Little else is known about George Decimus Reed, Harriet McKay, and Louisa Reed.

=== Education ===
With the support of his aunt and uncle, Hayter Reed attended Upper Canada College and the Model Grammar School in Toronto and thereafter attended the School of Military Instruction in Kingston, Canada West.

== Career ==

=== Military service ===
Having graduated in 1865, Hayter Reed aligned himself with the military service of Canada. On 15 June 1866, he joined the 14th Battalion Volunteer Militia Rifles, Canada, and immediately thereafter he was appointed drill instructor. In 1868, he was elected adjutant and later captain with that corps and successfully assumed each position until his next commission in 1870 as a brigade major. In 1871, Reed was transferred to Fort Garry where he assumed garrison duties along with the troops stationed there and remained until its disbandment in 1878.

=== Legal service ===
During that time, he studied law and was subsequently called to the Manitoba Bar in 1871. In 1879, Hayter Reed served as a notary public in Prince Albert, North-West Territories.

=== Civil service ===
In April 1880, Hayter Reed was commissioned by the Department of the Interior as chief land guide in Winnipeg; he was responsible for the distribution of both immigrants and settlers with the aid of several agencies throughout Canada. Immediately thereafter, the Department of the Interior issued a request to fill several vacant positions within their Indian Affairs Branch and in February 1881, Reed was appointed Indian agent in Battleford, North-West Territories. In March 1881, Edgar Dewdney (then Commissioner of Indian Affairs) sought to settle Canada's Indigenous population on reserves. Accordingly, in 1882, Dewdney instructed Reed (then appointed to the North-West Territorial Council) minimize the expenditure of funds by (1) restricting the amount of food supplied to the reserves inhabited by Indigenous peoples (flour, bacon or beef and excluding luxury goods such as tea, sugar and tobacco) and (2) demanding manual labour from the Indigenous peoples as recompense. The primary aim of the Department of the Interior was to achieve agricultural discipline. Reed was expected to reduce costs and to ensure smooth farming operations by dint of supervision (of instructors and employees) over the First Nations reserves. In 1883, Reed was appointed secretary of the North-West Territorial Council and later appointed acting assistant Indian commissioner. In 1884, in Dewdney's absence, he acted as the administrator of the North-West Council. He was later appointed assistant Indian commissioner and moved to Regina, Assiniboia. In 1888, Reed was appointed commission of Indian affairs and after Dewdney's promotion to minister of the interior in 1893, Reed was appointed deputy superintendent general of Indian affairs (and it was his final commission).

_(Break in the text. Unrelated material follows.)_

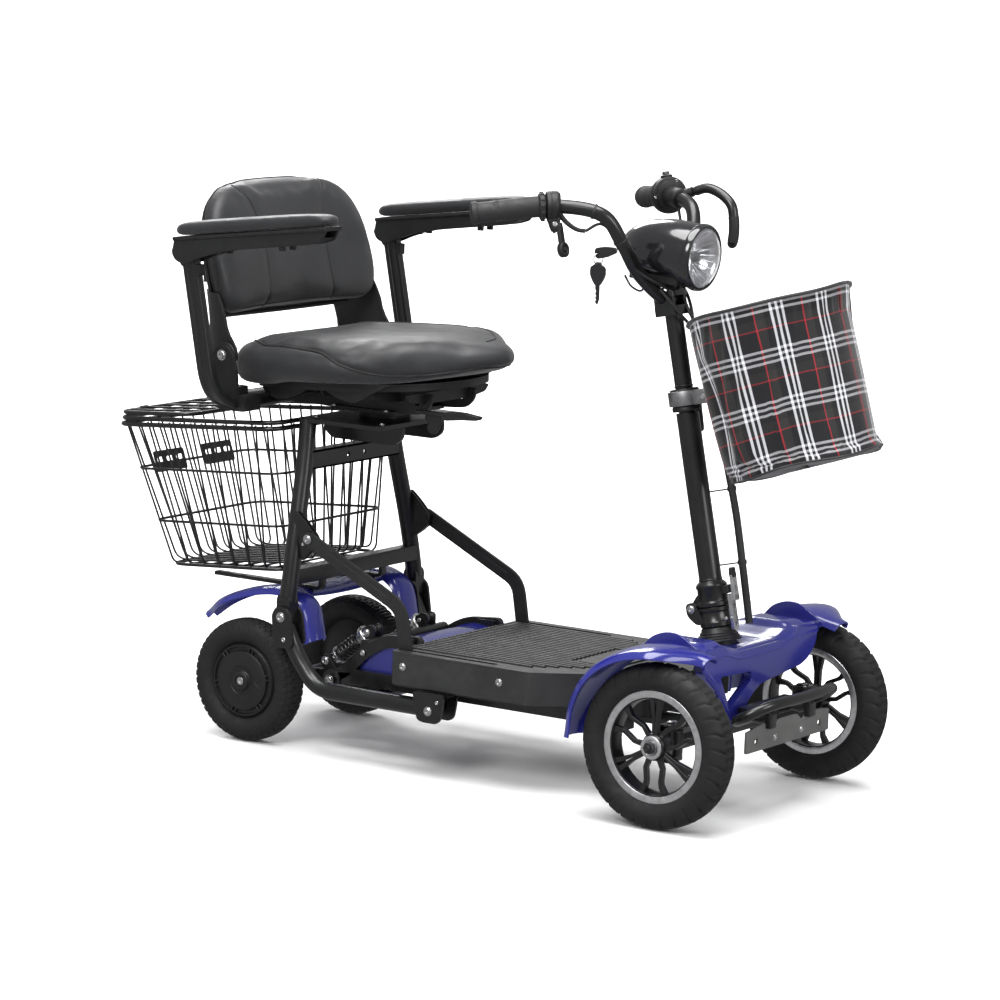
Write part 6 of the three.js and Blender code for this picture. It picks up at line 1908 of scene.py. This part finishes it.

He was deputy superintendent general of Indian affairs, until his dismissal by Interior Secretary Clifford Sifton in 1897.

Reed is responsible for purposely hindering flourishing Indigenous economic agricultural development in the plains through the Peasant Farming Policy, which aimed to push Indigenous peoples to the socioeconomic positions of peasants. Using his position as deputy superintendent general, Reed implemented a policy which restricted indigenous peoples from using modern farming equipment. As head of the Indian Affairs Department, Reed was also instrumental in implementing a pass system which restricted Indigenous people from leaving their reserves without a temporary certificate from a government agent. He later overruled the North-West Mounted Police, who wanted to abolish the policy, but acknowledged in 1893 that the pass system was not grounded in law. In 1882, Reed was appointed as a member of the North-West Territorial Council; during his time on the council he filled in for the lieutenant governor in his absence. He lived in Regina. He served on the council until 1888, and later worked for Canadian Pacific Railway hotels. He died in 1936.